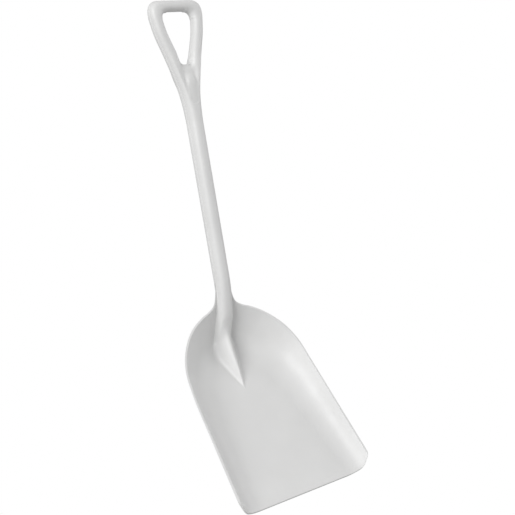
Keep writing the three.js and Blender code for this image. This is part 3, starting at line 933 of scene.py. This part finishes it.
def make_grip():
    """The yoke, the crossbar and the two arms, cut out of one surface."""
    points, quads = field_surface(grip_distance, FIELD_LOW, FIELD_HIGH, FIELD_SPACING)
    points[:, 1] += PARTING_Y + grip_lean(points[:, 2])
    whole = new_object("grip_whole", points, quads.tolist())
    yoke_bottom = ((0, 0, YOKE_BOTTOM_Z), (0, 0, -1))
    yoke_top = ((0, 0, ARM_BOTTOM_Z), (0, 0, 1))
    loop_bottom = ((0, 0, ARM_BOTTOM_Z), (0, 0, -1))
    yoke = cut_by_planes(whole, "forked_yoke", [yoke_bottom, yoke_top])
    loop = cut_by_planes(whole, "loop", [loop_bottom])
    bar_sides = [((side * BAR_HALF_LENGTH, 0, 0), (side, 0, 0)) for side in (-1, 1)]
    bar_bottom = ((0, 0, BAR_ROOM_Z), (0, 0, -1))
    bar = cut_by_planes(loop, "hand_bar", [*bar_sides, bar_bottom])
    bar_room = box_object("bar_room", (-BAR_HALF_LENGTH, -BAR_ROOM_REACH, BAR_ROOM_Z),
                          (BAR_HALF_LENGTH, BAR_ROOM_REACH, BAR_ROOM_REACH))
    arms = []
    for side, name in ((-1, "left_grip_arm"), (1, "right_grip_arm")):
        half = cut_by_planes(loop, "half_loop", [((0, 0, 0), (-side, 0, 0))])
        arms.append(cut_by_solid(half, name, bar_room, "DIFFERENCE"))
        discard(half)
    carry_normals(whole, yoke, bar, *arms)
    discard(whole, loop, bar_room)
    return yoke, bar, *arms


def box_object(name, low, high):
    """A box as a cutter."""
    corners = [(x, y, z) for x in (low[0], high[0]) for y in (low[1], high[1])
               for z in (low[2], high[2])]
    faces = [(0, 1, 3, 2), (4, 6, 7, 5), (0, 4, 5, 1), (2, 3, 7, 6), (0, 2, 6, 4), (1, 5, 7, 3)]
    return new_object(name, corners, faces)


# ---- Material ----


def white_polypropylene():
    """Satin natural-white polypropylene: slightly mottled, with a fine moulded grain, faint
    long flow ripples and a few scuffs."""
    material = bpy.data.materials.new("white_polypropylene")
    material.use_nodes = True
    tree = material.node_tree
    nodes, links = tree.nodes, tree.links
    surface = nodes["Principled BSDF"]
    place = nodes.new("ShaderNodeNewGeometry").outputs["Position"]

    def noise(scale, detail, roughness=0.5, vector=None):
        node = nodes.new("ShaderNodeTexNoise")
        node.inputs["Scale"].default_value = scale
        node.inputs["Detail"].default_value = detail
        node.inputs["Roughness"].default_value = roughness
        links.new(vector or place, node.inputs["Vector"])
        return node.outputs["Fac"]

    def streaks(scale, turn=0.0):
        """Noise with a different scale along each axis, turned about Y."""
        node = nodes.new("ShaderNodeMapping")
        node.inputs["Scale"].default_value = scale
        node.inputs["Rotation"].default_value = (0, turn, 0)
        links.new(place, node.inputs["Vector"])
        return noise(scale=1, detail=2, roughness=0.4, vector=node.outputs["Vector"])

    def spread(value, low, high, to_low, to_high):
        """The value's range from low to high, spread over the range from to_low to to_high."""
        node = nodes.new("ShaderNodeMapRange")
        for key, number in zip(("From Min", "From Max", "To Min", "To Max"),
                               (low, high, to_low, to_high)):
            node.inputs[key].default_value = number
        links.new(value, node.inputs["Value"])
        return node.outputs["Result"]

    def mixed(share, first, second, blend="MIX"):
        node = nodes.new("ShaderNodeMix")
        node.data_type = "RGBA"
        node.blend_type = blend
        by_name = {slot.identifier: slot for slot in node.inputs}
        for key, source in (("Factor_Float", share), ("A_Color", first), ("B_Color", second)):
            if isinstance(source, (float, tuple)):
                by_name[key].default_value = source
            else:
                links.new(source, by_name[key])
        return next(slot for slot in node.outputs if slot.identifier == "Result_Color")

    def arithmetic(operation, first, second):
        node = nodes.new("ShaderNodeMath")
        node.operation = operation
        links.new(first, node.inputs[0])
        links.new(second, node.inputs[1])
        return node.outputs[0]

    def bump(height, distance, strength, normal=None):
        node = nodes.new("ShaderNodeBump")
        node.inputs["Distance"].default_value = distance
        node.inputs["Strength"].default_value = strength
        links.new(height, node.inputs["Height"])
        if normal:
            links.new(normal, node.inputs["Normal"])
        return node.outputs["Normal"]

    # Colour: a faint mottle over decimetres, and specks a millimetre or two across.
    mottle = spread(noise(scale=9, detail=3), 0.35, 0.65, 0.0, 1.0)
    colour = mixed(mottle, BRIGHT_PLASTIC, DIM_PLASTIC)
    specks = spread(noise(scale=420, detail=2, roughness=0.6), 0.72, 0.80, 0.0, 0.22)
    colour = mixed(specks, colour, SPECK)

    # Scuffs, in patches: thin marks along the way that grain slides, and crossing ones.
    along = streaks(scale=(900, 60, 60), turn=0.12)
    crossing = streaks(scale=(70, 500, 700), turn=-0.5)
    lines = spread(mixed(0.5, along, crossing, "LIGHTEN"), 0.66, 0.74, 0.0, 1.0)
    patches = spread(noise(scale=14, detail=2), 0.48, 0.66, 0.0, 1.0)
    scuffs = arithmetic("MULTIPLY", lines, patches)
    colour = mixed(spread(scuffs, 0.0, 1.0, 0.0, 0.16), colour, SCUFF)
    links.new(colour, surface.inputs["Base Color"])

    # Gloss: satin, uneven over centimetres, duller where it is scuffed.
    satin = spread(noise(scale=38, detail=4), 0.3, 0.7, 0.36, 0.44)
    dull = spread(scuffs, 0.0, 1.0, 0.0, 0.2)
    links.new(arithmetic("ADD", satin, dull), surface.inputs["Roughness"])

    # Relief, with distances in metres: moulded grain, flow ripples along the shaft, scuffs.
    relief = bump(noise(scale=1400, detail=2), distance=0.00005, strength=0.35)
    relief = bump(streaks(scale=(60, 60, 16)), distance=0.0006, strength=0.12, normal=relief)
    relief = bump(scuffs, distance=0.00004, strength=0.4, normal=relief)
    links.new(relief, surface.inputs["Normal"])

    surface.inputs["IOR"].default_value = POLYPROPYLENE_IOR
    return material


# ---- Pieces ----

blade, neck = make_scoop()
shaft = make_shaft()
yoke, bar, left_arm, right_arm = make_grip()

plastic = white_polypropylene()
for piece, node in (
    (blade, "blade"),
    (neck, "neck"),
    (shaft, "shaft"),
    (yoke, "yoke"),
    (left_arm, "left_arm"),
    (right_arm, "right_arm"),
    (bar, "crossbar"),
):
    piece.data.materials.clear()
    piece.data.materials.append(plastic)
    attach(piece, "root")
    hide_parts(node)

# ---- Floor, light and camera ----


def white_to_camera(tree, lit_by, white):
    """A shader that is plain white where the camera sees it, and lights the shovel as lit_by."""
    mix = tree.nodes.new("ShaderNodeMixShader")
    seen = tree.nodes.new("ShaderNodeLightPath").outputs["Is Camera Ray"]
    tree.links.new(seen, mix.inputs[0])
    tree.links.new(lit_by, mix.inputs[1])
    tree.links.new(white, mix.inputs[2])
    return mix.outputs[0]


def make_floor():
    """A pale floor a little below the hanging shovel."""
    z = CAD_BOX[0].z - FLOOR_DROP
    corners = [(x * FLOOR_REACH, y * FLOOR_REACH, z)
               for x, y in ((-1, -1), (1, -1), (1, 1), (-1, 1))]
    mesh = bpy.data.meshes.new("floor")
    mesh.from_pydata(corners, [], [(0, 1, 2, 3)])
    floor = bpy.data.objects.new("floor", mesh)
    bpy.context.scene.collection.objects.link(floor)
    material = bpy.data.materials.new("pale_floor")
    material.use_nodes = True
    tree = material.node_tree
    surface = tree.nodes["Principled BSDF"]
    surface.inputs["Base Color"].default_value = FLOOR_COLOUR
    surface.inputs["Roughness"].default_value = FLOOR_ROUGHNESS
    white = tree.nodes.new("ShaderNodeEmission")
    shown = white_to_camera(tree, surface.outputs[0], white.outputs[0])
    tree.links.new(shown, tree.nodes["Material Output"].inputs["Surface"])
    mesh.materials.append(material)


def area_light(name, place, size, power):
    """A square light at a place counted from the shovel's middle, and facing it."""
    data = bpy.data.lights.new(name, "AREA")
    data.shape = "SQUARE"
    data.size = size
    data.energy = power
    light = bpy.data.objects.new(name, data)
    light.location = (CAD_BOX[0] + CAD_BOX[1]) / 2 + Vector(place)
    light.rotation_mode = "QUATERNION"
    light.rotation_quaternion = (-Vector(place)).to_track_quat("-Z", "Y")
    bpy.context.scene.collection.objects.link(light)


def make_light():
    """Even light from all round, a soft key from the left and a wide, weaker fill from the
    right, both from in front and above."""
    world = bpy.data.worlds.new("studio")
    world.use_nodes = True
    tree = world.node_tree
    around = tree.nodes["Background"]
    around.inputs["Color"].default_value = WHITE
    around.inputs["Strength"].default_value = SURROUNDING_LIGHT
    white = tree.nodes.new("ShaderNodeBackground")
    white.inputs["Color"].default_value = WHITE
    shown = white_to_camera(tree, around.outputs[0], white.outputs[0])
    tree.links.new(shown, tree.nodes["World Output"].inputs["Surface"])
    bpy.context.scene.world = world
    area_light("key", KEY_PLACE, KEY_SIZE, KEY_POWER)
    area_light("fill", FILL_PLACE, FILL_SIZE, FILL_POWER)


def make_camera():
    """A short telephoto in front of the shovel, to its left and just above its middle."""
    data = bpy.data.cameras.new("camera")
    data.sensor_width = SENSOR_WIDTH
    data.lens = FOCAL_LENGTH
    camera = bpy.data.objects.new("camera", data)
    turned = Matrix.Rotation(-CAMERA_TURN, 4, "Z")
    tipped = Matrix.Rotation(math.pi / 2 - CAMERA_TIP, 4, "X")
    rolled = Matrix.Rotation(CAMERA_ROLL, 4, "Z")
    camera.matrix_world = Matrix.Translation(CAMERA_PLACE) @ turned @ tipped @ rolled
    bpy.context.scene.collection.objects.link(camera)
    bpy.context.scene.camera = camera


make_floor()
make_light()
make_camera()

scene = bpy.context.scene
scene.view_settings.view_transform = "Standard"
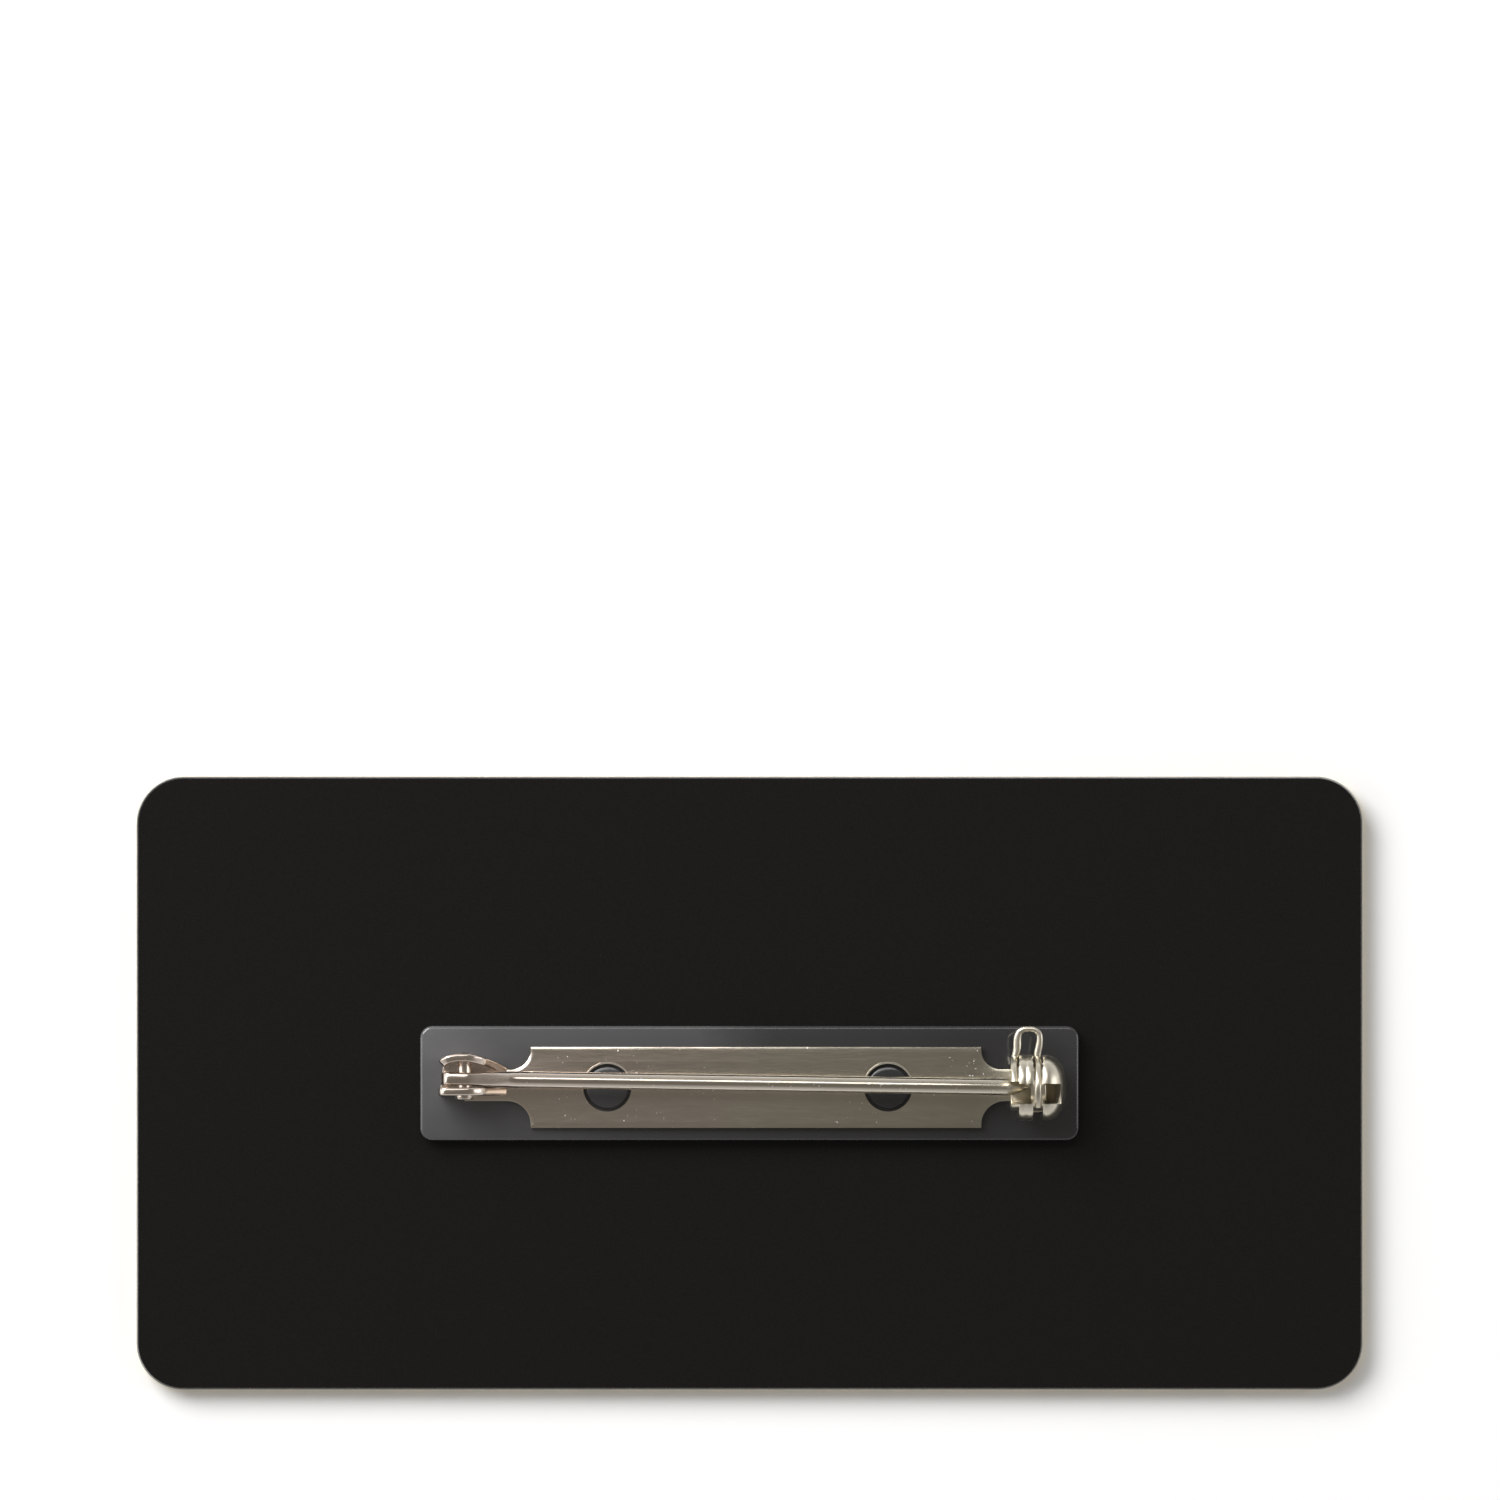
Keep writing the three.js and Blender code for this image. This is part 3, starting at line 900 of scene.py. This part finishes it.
def pin_wire():
    """The needle: a flat eye about the rivet that narrows into a round wire with a point."""
    length = tip - hinge.x
    drift = (TIP_SHIFT - hinge.y) / length
    point_x = length - POINT_LENGTH
    reach = math.hypot(EYE_TAIL, NEEDLE_RADIUS)
    slope = math.atan2(NEEDLE_RADIUS, EYE_TAIL) + math.acos(EYE_RADIUS / reach)
    touch_x, touch_z = EYE_RADIUS * math.cos(slope), EYE_RADIUS * math.sin(slope)
    end = smooth(EYE_END, 3)
    places = [
        *(point.x for point in end),
        *evenly(0, touch_x, 4),
        *evenly(touch_x, EYE_TAIL, 10),
        *(EYE_TAIL + step for step in WIRE_RINGS),
        point_x - WIRE_RINGS[1],
        point_x,
        *(length - POINT_LENGTH * (1 - i / 8) for i in range(1, 8)),
        length - POINT_CUT,
    ]

    def half_height(x):
        if x <= touch_x:
            return math.sqrt(max(EYE_RADIUS**2 - x**2, POINT_RADIUS**2))
        if x <= EYE_TAIL:
            return touch_z + (NEEDLE_RADIUS - touch_z) * (x - touch_x) / (EYE_TAIL - touch_x)
        left = length - x
        if left >= POINT_LENGTH:
            return NEEDLE_RADIUS
        return max(NEEDLE_RADIUS * (left / POINT_LENGTH) ** POINT_POWER, POINT_RADIUS)

    rings = []
    for i, x in enumerate(places):
        swage = min(max((x - SWAGE_START) / (EYE_TAIL - SWAGE_START), 0), 1)
        swage = swage * swage * (3 - 2 * swage)
        top = end[i].y if i < len(end) else half_height(x)
        bottom = -half_height(x)
        up = (top - bottom) / 2
        across = EYE_THICKNESS / 2 + (NEEDLE_RADIUS - EYE_THICKNESS / 2) * swage
        across = min(across, up) if x > EYE_TAIL else across
        power = EYE_POWER - (EYE_POWER - NEEDLE_POWER) * swage
        rings.append([
            (hinge.x + x, hinge.y + drift * x + u, hinge.z + (top + bottom) / 2 + v)
            for u, v in oval(across, up, power, 32)
        ])
    radius = RIVET_RADIUS + RIVET_GAP
    bore = [(0, -CUT_PAST), (radius, -CUT_PAST), (radius, CUT_PAST), (0, CUT_PAST)]
    return combine(loft("pin_wire", rings), [turned("bore", bore, "Y", hinge, 48)], "DIFFERENCE")


def hinge_rivet():
    """The rivet, with a low domed head outside the plain ear and a nearly flush end in the other."""
    low = plain_ear_y - hinge.y - SHEET / 2 - HEAD_GAP
    high = BULGE_DEPTH + RIVET_RISE - pin_place.y / MM - hinge.y
    head = low - HEAD_HEIGHT
    profile = [
        (0, head),
        *((RIVET_HEAD - inward, head + rise) for inward, rise in HEAD_EDGE),
        (RIVET_HEAD, low),
        (RIVET_RADIUS, low),
        *((RIVET_RADIUS * share, high - drop) for share, drop in RIVET_EDGE),
        (0, high),
    ]
    return turned("hinge_rivet", profile, "Y", hinge, 48)


# The badge

def paint(piece, material):
    piece.data.materials.clear()
    piece.data.materials.append(material)


def dress_node(name, material, bevel):
    """A CAD node with its material, its edges rounded a little."""
    piece = frame["nodes"][name]
    paint(piece, material)
    piece.modifiers.new("weld", "WELD").merge_threshold = WELD * MM
    dissolve = piece.modifiers.new("flat faces", "DECIMATE")
    dissolve.decimate_type = "DISSOLVE"
    dissolve.angle_limit = math.radians(FLAT_ANGLE)
    add_bevel(piece, bevel * MM, NODE_ROUND_ANGLE)


def finish_piece(piece, body, node, material):
    """Puts a piece in its place on the badge, with its material and body."""
    piece.data.transform(Matrix.Translation(pin_place) @ Matrix.Scale(MM, 4))
    paint(piece, material)
    piece.data.shade_smooth()
    piece.data.set_sharp_from_angle(angle=math.radians(SHARP_ANGLE))
    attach(piece, body)
    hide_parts(node)


metal = nickel()
dress_node("face_plate", gold_metal(), FACE_EDGE)
dress_node("back_plate", black_plastic(), BACK_EDGE)
finish_piece(pad_piece(), "badge", "pad", clear_plastic())
finish_piece(stamped_bar(), "badge", "pin_bar", metal)
finish_piece(hinge_rivet(), "badge", "rivet", metal)
finish_piece(pin_wire(), "needle", "needle", metal)
finish_piece(turning_ring(), "lock", "catch_lock", metal)


# Stage. Places and sizes are in metres, the lights' power in watts.

FLOOR_HALF = 3.0
LIGHTS = [
    ("key", (-0.44, 0.44, 0.60), (0.52, 0.52), 7.2),
    ("strip", (-0.10, 0.34, 0.84), (0.60, 0.20), 1.1),
    ("left card", (-0.80, 0.0, 0.40), (0.32, 0.60), 1.0),
    ("right card", (0.80, 0.10, 0.40), (0.32, 0.60), 1.0),
]
SKY = [
    (0.0, (1.0, 1.0, 1.0)), (0.04, (0.66, 0.66, 0.66)), (0.5, (0.52, 0.52, 0.52)),
    (0.82, (0.20, 0.19, 0.175)), (1.0, (0.165, 0.155, 0.14)),
]


def add_floor():
    mesh = bpy.data.meshes.new("floor")
    corners = [(x * FLOOR_HALF, y * FLOOR_HALF, 0) for x, y in ((-1, -1), (1, -1), (1, 1), (-1, 1))]
    mesh.from_pydata(corners, [], [(0, 1, 2, 3)])
    mesh.materials.append(paper_floor())
    floor = new_object("floor", mesh)


def area_light(name, spot, size, power):
    """A rectangular light that points at the badge."""
    data = bpy.data.lights.new(name, "AREA")
    data.shape = "RECTANGLE"
    data.size, data.size_y = size
    data.energy = power
    light = new_object(name, data)
    light.location = spot
    light.rotation_euler = (-Vector(spot)).to_track_quat("-Z", "Y").to_euler()


def sky():
    """A studio that is light near the floor and dark overhead."""
    world = bpy.data.worlds.new("studio")
    bpy.context.scene.world = world
    world.use_nodes = True
    tree = world.node_tree
    tint = ramp(tree, coordinates(tree, "Generated")["Z"], SKY)
    background = tree.nodes["Background"]
    feed(tree, background.inputs["Color"], tint)
    feed(tree, background.inputs["Strength"], 1.0)


def add_camera():
    """Straight above, with the plate as long in the frame as in the photograph."""
    pixel = (cad_high.x - cad_low.x) / PLATE_PIXELS
    distance = pixel * FRAME_PIXELS * LENS / SENSOR
    right = (FRAME_PIXELS / 2 - BADGE_CENTRE_PIXELS[0]) * pixel
    up = (BADGE_CENTRE_PIXELS[1] - FRAME_PIXELS / 2) * pixel
    data = bpy.data.cameras.new("camera")
    data.lens = LENS
    data.sensor_width = SENSOR
    camera = new_object("camera", data)
    camera.location = (right, up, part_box("back_plate")[0].z + distance)
    bpy.context.scene.camera = camera


add_floor()
sky()
for light in LIGHTS:
    area_light(*light)
add_camera()
bpy.context.scene.view_settings.view_transform = "Standard"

══════════

EXERCISE AIM:
Each line in the listing above that contains "writing" should be copied.

RESULT:
Keep writing the three.js and Blender code for this image. This is part 3, starting at line 933 of scene.py. This part finishes it.
Keep writing the three.js and Blender code for this image. This is part 3, starting at line 900 of scene.py. This part finishes it.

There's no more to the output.